Repatriation follows a long campaign by indigenous leaders who regarded the removal as an affront to local customs.

The souls of the dead had not been able to rest, the islanders said.

"We are ecstatic; I can't commend the museum enough for what they've done," commented Ned David, a Torres Strait islander speaking on behalf of the community.

"Our belief, as part of our culture, is that we still have a strong connection with those who have passed away; and the view we take is that while our people are so far away from home, their spirits are not at rest and not at peace."

The trustees of the NHM have acceded to the islanders' request, but arriving at the decision has not been an easy one for the research institute.

Whatever the circumstances of their acquisition, the remains are still deemed an important scientific resource.

Population patterns

Richard Lane, the director of science at the Natural History Museum, said he hoped the decision would initiate a new collaborative approach to the issue of repatriation in which the needs of both sides could be satisfied.
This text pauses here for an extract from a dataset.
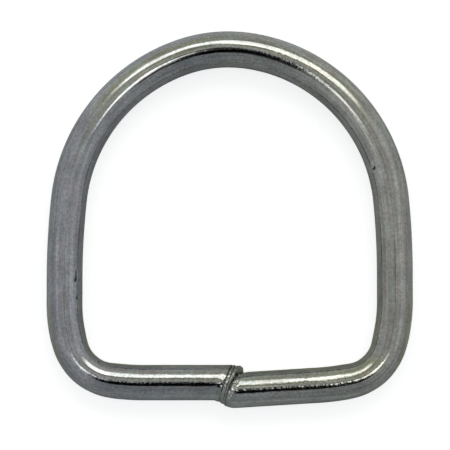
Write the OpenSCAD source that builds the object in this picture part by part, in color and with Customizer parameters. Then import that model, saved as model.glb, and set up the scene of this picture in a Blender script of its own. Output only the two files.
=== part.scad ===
// D ring bent from one length of round steel wire.
// The wire's two sheared ends meet a little out of line in the bar, where they are welded.
// The ring lies flat on z = 0, with its crown towards +Y and its bar towards -Y.
// The origin is the middle of the ring's outer box, at the bottom.

/* [Wire] */
// Diameter of the round wire
wire_d = 3; // [2:0.1:4]

/* [Ring] */
// Inside width between the legs, which is the width of the strap
inner_w = 25; // [18:0.5:40]
// Straight stretch of the left leg
leg_l = 2.2; // [1:0.1:30]
// Inside radius of the bends between the legs and the bar
corner_r = 2.6; // [1.6:0.1:5]
// How far the top of the crown lies left of the middle
crown_shift = 0.15; // [0:0.05:1]

/* [Joint] */
// How far the joint lies right of the middle of the bar
joint_shift = 0.15; // [-2:0.05:2]
// How far the bar's right end stands out past its left end, away from the crown
joint_step = 0.65; // [0.1:0.05:1]
// Slope of the bar's right half down to the joint, in degrees
bar_slope = 3.5; // [0:0.5:5]
// Lean of the sheared ends towards the right leg, seen from above, in degrees
shear_lean = 18; // [0:1:30]
// Lean of the sheared ends towards the left leg, seen from the front, in degrees
shear_tilt = 12; // [0:1:20]
// Width of the welded seam between the two ends, along the bar
seam_w = 0.8; // [0.5:0.05:1.6]

/* [Hidden] */

$fn = 64;
wire_r = wire_d / 2;
half_w = (inner_w + wire_d) / 2;
bend_r = corner_r + wire_r;

// Each half of the ring is a row of stretches from the top of the crown to the joint. A
// stretch is the heading where it ends, the radius of its bend, or 0 where it is straight, and
// its length where it is straight. A heading is how far the wire has turned since the top: 0
// there, 90 down the leg and 180 back along the bar.
function heading(stretch) = stretch[0];
function bend_radius(stretch) = stretch[1];
function straight_length(stretch) = stretch[2];
LEG = 90;
BAR = 180;

// Bends of the crown, with radii as shares of half the ring's width. The shoulder's radius is
// worked out, so that the leg comes down exactly at half the width, and it is 0 until then.
crown_left = [[18, 0.84], [84, 0], [LEG, 4.5]];
crown_right = [[10, 0.9], [84.5, 0], [LEG, 4.5]];

// Bends from the leg to the bar, with radii as shares of the corner's own
ease_angle = 8;
corner_left = [[107, 3], [BAR - ease_angle, 1], [BAR, 5]];
corner_right = [[106, 3.5], [BAR - bar_slope - ease_angle, 1], [BAR - bar_slope, 5]];

// Every other stretch is thinner by a hair all round, and its ends are sunk in the next ones
hair = 0.01;
sink = 0.1;

// Sections of the welded seam, from the left end to the right: place along the seam, place
// across the step, and half width and half height as shares of the wire's radius. The first
// and the last are buried in the wire. Two raised lips stand on either side of a groove.
function along(section) = section[0];
function across(section) = section[1];
function half_width(section) = section[2];
function half_height(section) = section[3];
seam = [
    [-0.6, 0.0, 0.86, 0.86],
    [-0.02, 0.0, 0.92, 0.90],
    [0.15, 0.1, 1.00, 0.97],
    [0.35, 0.2, 1.02, 0.98],
    [0.5, 0.4, 0.96, 0.92],
    [0.65, 0.5, 1.09, 0.98],
    [0.8, 0.6, 1.06, 0.97],
    [1.02, 1.0, 0.92, 0.90],
    [1.6, 1.0, 0.86, 0.86]
];
seam_sides = 32;
cutter = 4 * wire_d;

// Heading where a stretch starts, in a row that starts at the heading from
function start(row, i, from) = i == 0 ? from : heading(row[i - 1]);

// Run sideways and drop towards the bar over one stretch
function run_of(s, from) = bend_radius(s) > 0
    ? bend_radius(s) * (sin(heading(s)) - sin(from))
    : straight_length(s) * cos(from);
function drop_of(s, from) = bend_radius(s) > 0
    ? bend_radius(s) * (cos(from) - cos(heading(s)))
    : straight_length(s) * sin(from);

// Run and drop over the first n stretches of a row
function run(row, n, from = 0, i = 0) =
    i == n ? 0 : run_of(row[i], start(row, i, from)) + run(row, n, from, i + 1);
function drop(row, n, from = 0, i = 0) =
    i == n ? 0 : drop_of(row[i], start(row, i, from)) + drop(row, n, from, i + 1);

function sized(bends, unit) = [for (b = bends) [heading(b), bend_radius(b) * unit, 0]];

// Crown whose shoulder, the bend that has no radius yet, closes on the side's reach
function closed(bends, reach) =
    let (
        turns = [for (i = [0:len(bends) - 1]) sin(heading(bends[i])) - sin(start(bends, i, 0))],
        known = [for (b = bends) bend_radius(b)] * turns,
        open = [for (i = [0:len(bends) - 1]) if (bend_radius(bends[i]) == 0) turns[i]][0]
    )
    [for (b = bends) [heading(b), bend_radius(b) > 0 ? bend_radius(b) : (reach - known) / open, 0]];

over_left = closed(sized(crown_left, half_w), half_w - crown_shift);
over_right = closed(sized(crown_right, half_w), half_w + crown_shift);
turn_left = sized(corner_left, bend_r);
turn_right = sized(corner_right, bend_r);

// Where the wire's centreline ends at the seam, in the left half and in the right half
left_end_x = joint_shift - (seam_w - joint_step * tan(shear_lean)) / 2;
right_end_x = joint_shift + (seam_w - joint_step * tan(shear_lean)) / 2;

// Straight stretches of the bar, as far as the ends
left_bar_l = half_w + run(turn_left, len(turn_left), LEG) + left_end_x;
right_bar_l = (half_w + run(turn_right, len(turn_right), LEG) - right_end_x) / cos(bar_slope);

// Rise of the centreline from bar to crown, and the right leg that brings the right end of the
// bar to the step
rise = drop(over_left, len(over_left)) + leg_l + drop(turn_left, len(turn_left), LEG);
leg_r = rise + joint_step - drop(over_right, len(over_right))
    - drop(turn_right, len(turn_right), LEG) - right_bar_l * sin(bar_slope);

// The ring's lowest point in plan is the lower edge of the right end, at the shear
overhang = wire_r / (cos(bar_slope) * (1 - tan(shear_lean) * tan(bar_slope)));
top_y = (rise + joint_step + overhang - wire_r) / 2;
left_bar_y = top_y - rise;
right_bar_y = left_bar_y - joint_step;

// The bar runs on past the shear, which cuts it off
past = wire_d;
row_left = concat(over_left, [[LEG, 0, leg_l]], turn_left, [[BAR, 0, left_bar_l + past]]);
row_right = concat(
    over_right, [[LEG, 0, leg_r]], turn_right, [[BAR - bar_slope, 0, right_bar_l + past]]
);

// One bend about the origin, between two headings, for a side whose leg lies towards +X
module bend(radius, from, to, r) {
    rotate([0, 0, LEG - to])
        rotate_extrude(angle = to - from)
            translate([radius, 0]) circle(r);
}

// Straight wire that leaves the origin at the heading angle, after lying back behind it
module straight(length, angle, r, back) {
    rotate([0, LEG, -angle])
        translate([0, 0, -back]) cylinder(h = length + 2 * back, r = r);
}

// Half of the ring for a side whose leg lies towards +X. Stretch number thin is a thinner one,
// and so is every second one before and after it.
module half_ring(apex_x, row, thin) {
    for (i = [0:len(row) - 1]) {
        from = start(row, i, 0);
        to = heading(row[i]);
        radius = bend_radius(row[i]);
        sunk = (i + thin) % 2 == 0;
        r = sunk ? wire_r - hair : wire_r;
        back = sunk ? sink : 0;
        translate([apex_x + run(row, i), top_y - drop(row, i), wire_r])
            if (radius > 0) {
                more = back / radius * 180 / PI;
                translate([-radius * sin(from), -radius * cos(from), 0])
                    bend(radius, from - more, to + more, r);
            } else {
                straight(straight_length(row[i]), from, r, back);
            }
    }
}

// Everything on one side of a sheared end
module beyond_shear(x, y, towards) {
    tilt = atan(tan(shear_tilt) * cos(shear_lean));
    translate([x, y, wire_r])
        rotate([0, -tilt, -shear_lean])
            translate([towards * cutter / 2, 0, 0]) cube(cutter, center = true);
}

module left_half() {
    difference() {
        mirror([1, 0, 0]) half_ring(crown_shift, row_left, 1);
        beyond_shear(left_end_x, left_bar_y, 1);
    }
}

module right_half() {
    difference() {
        half_ring(-crown_shift, row_right, 0);
        beyond_shear(right_end_x, right_bar_y, -1);
    }
}

// Point of the seam: the section's ellipse, moved along the bar as the shear leans
function seam_point(s, angle) =
    let (
        y = half_width(s) * wire_r * cos(angle) - across(s) * joint_step,
        z = half_height(s) * wire_r * sin(angle)
    )
    [
        left_end_x + along(s) * seam_w + y * tan(shear_lean) - z * tan(shear_tilt),
        left_bar_y + y,
        wire_r + z
    ];

// The seam: one closed skin through its sections
module weld_seam() {
    n = seam_sides;
    rings = len(seam);
    points = [for (s = seam) for (k = [0:n - 1]) seam_point(s, k * 360 / n)];
    walls = [
        for (i = [0:rings - 2]) for (k = [0:n - 1])
            let (a = i * n + k, b = i * n + (k + 1) % n)
            each [[a, b + n, b], [a, a + n, b + n]]
    ];
    first = [for (k = [0:n - 1]) k];
    last = [for (k = [n - 1:-1:0]) (rings - 1) * n + k];
    polyhedron(points, concat(walls, [first, last]));
}

module ring() {
    color([0.66, 0.67, 0.68]) {
        left_half();
        right_half();
        weld_seam();
    }
}

ring();
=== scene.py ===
"""The welded D ring as it lies under soft light: drawn and plated wire, bent round, and its weld.

Lengths are in metres, in the solid's own frame: the ring lies flat on z = 0, its crown is towards
+Y and its bar towards -Y. Angles are in degrees. Materials work in millimetres.
"""

import logging
import math
from dataclasses import dataclass, field, replace
from enum import Enum

import bpy
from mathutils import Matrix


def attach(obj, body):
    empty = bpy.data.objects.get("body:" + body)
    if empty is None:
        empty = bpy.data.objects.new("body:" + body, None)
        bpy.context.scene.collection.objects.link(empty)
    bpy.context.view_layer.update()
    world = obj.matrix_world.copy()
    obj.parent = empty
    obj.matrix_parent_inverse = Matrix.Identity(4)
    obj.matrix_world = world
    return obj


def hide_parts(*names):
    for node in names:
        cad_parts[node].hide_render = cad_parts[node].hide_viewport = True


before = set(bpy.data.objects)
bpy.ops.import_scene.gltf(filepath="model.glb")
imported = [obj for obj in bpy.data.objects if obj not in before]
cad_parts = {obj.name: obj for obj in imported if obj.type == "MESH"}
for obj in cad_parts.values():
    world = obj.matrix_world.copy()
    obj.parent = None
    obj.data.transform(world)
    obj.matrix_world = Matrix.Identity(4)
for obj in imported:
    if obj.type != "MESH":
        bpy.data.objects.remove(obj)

log = logging.getLogger("d_ring")

Socket = bpy.types.NodeSocket
Colour = tuple[float, float, float]
Edge = tuple[float, float]

MM = 0.001
DEGREES = 180 / math.pi
LEG = 90.0
BAR = 180.0
STEEL = "plated_wire"
NODE = "ring"
WIRE_MAP = "wire"
WELD_MAP = "weld"
# Attribute for the weld's painted shade and the nicks' dark marks
SHADE_AND_MARKS_MAP = "shade_and_marks"
FALLING = (1.0, 0.0)
OVERHEAD = (-2.0, -1.0)
BLACK = (0.0, 0.0, 0.0)
WHITE = (1.0, 1.0, 1.0)


class Side(Enum):
    """The half of the ring that a row of stretches goes down, from the top of the crown."""

    LEFT = -1
    RIGHT = 1


@dataclass(frozen=True)
class RingSizes:
    """The sizes that the solid is driven by, and what follows from them."""

    wire_d: float = 3.0 * MM
    inner_w: float = 25.0 * MM
    leg: float = 2.2 * MM
    corner_r: float = 2.6 * MM
    crown_shift: float = 0.15 * MM
    joint_shift: float = 0.15 * MM
    joint_step: float = 0.65 * MM
    bar_slope: float = 3.5
    shear_lean: float = 18.0
    seam_w: float = 0.8 * MM
    ease_angle: float = 8.0

    @property
    def wire_r(self) -> float:
        """Radius of the wire."""
        return self.wire_d / 2

    @property
    def half_w(self) -> float:
        """Half the ring's width, to the middle of the wire."""
        return (self.inner_w + self.wire_d) / 2

    @property
    def bend_r(self) -> float:
        """Radius of a corner, to the middle of the wire."""
        return self.corner_r + self.wire_r

    @property
    def end_gap(self) -> float:
        """Half the run along the bar between the wire's two ends."""
        return (self.seam_w - self.joint_step * tan(self.shear_lean)) / 2


@dataclass(frozen=True)
class Stretch:
    """A bend, or a straight where the radius is 0, up to the heading where it ends."""

    heading: float
    radius: float = 0.0
    length: float = 0.0


@dataclass(frozen=True)
class Station:
    """One cross-section of the wire, on its way round from the left end to the right end.

    Lean and tilt are slopes here: how far the section slides along the wire for each step outwards
    and upwards. Weld, bruise and painted shade are shares of the full effect; the painted shade
    darkens the weld's grooves and gaps and lays a painted shadow beside its lobe.
    """

    x: float
    y: float
    turn: float
    along: float
    half_width: float
    half_height: float
    lean: float
    tilt: float
    weld: float
    bruise: float
    shade_and_marks: float


def tan(degrees: float) -> float:
    """Tangent of an angle in degrees."""
    return math.tan(math.radians(degrees))


def sin(degrees: float) -> float:
    """Sine of an angle in degrees."""
    return math.sin(math.radians(degrees))


def cos(degrees: float) -> float:
    """Cosine of an angle in degrees."""
    return math.cos(math.radians(degrees))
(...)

"We need to ensure we have a much closer dialogue with the Torres Strait islanders in future," he told BBC News.

"What we're hoping is that in ongoing discussions we can show them the things you can learn from remains like this."

The museum has a huge collection of human specimens, some of them thousands of years old. And, by applying modern analytical techniques to the bones, it is possible for scientists to discern patterns of migration in ancient human communities - who lived where, who mixed with whom and when.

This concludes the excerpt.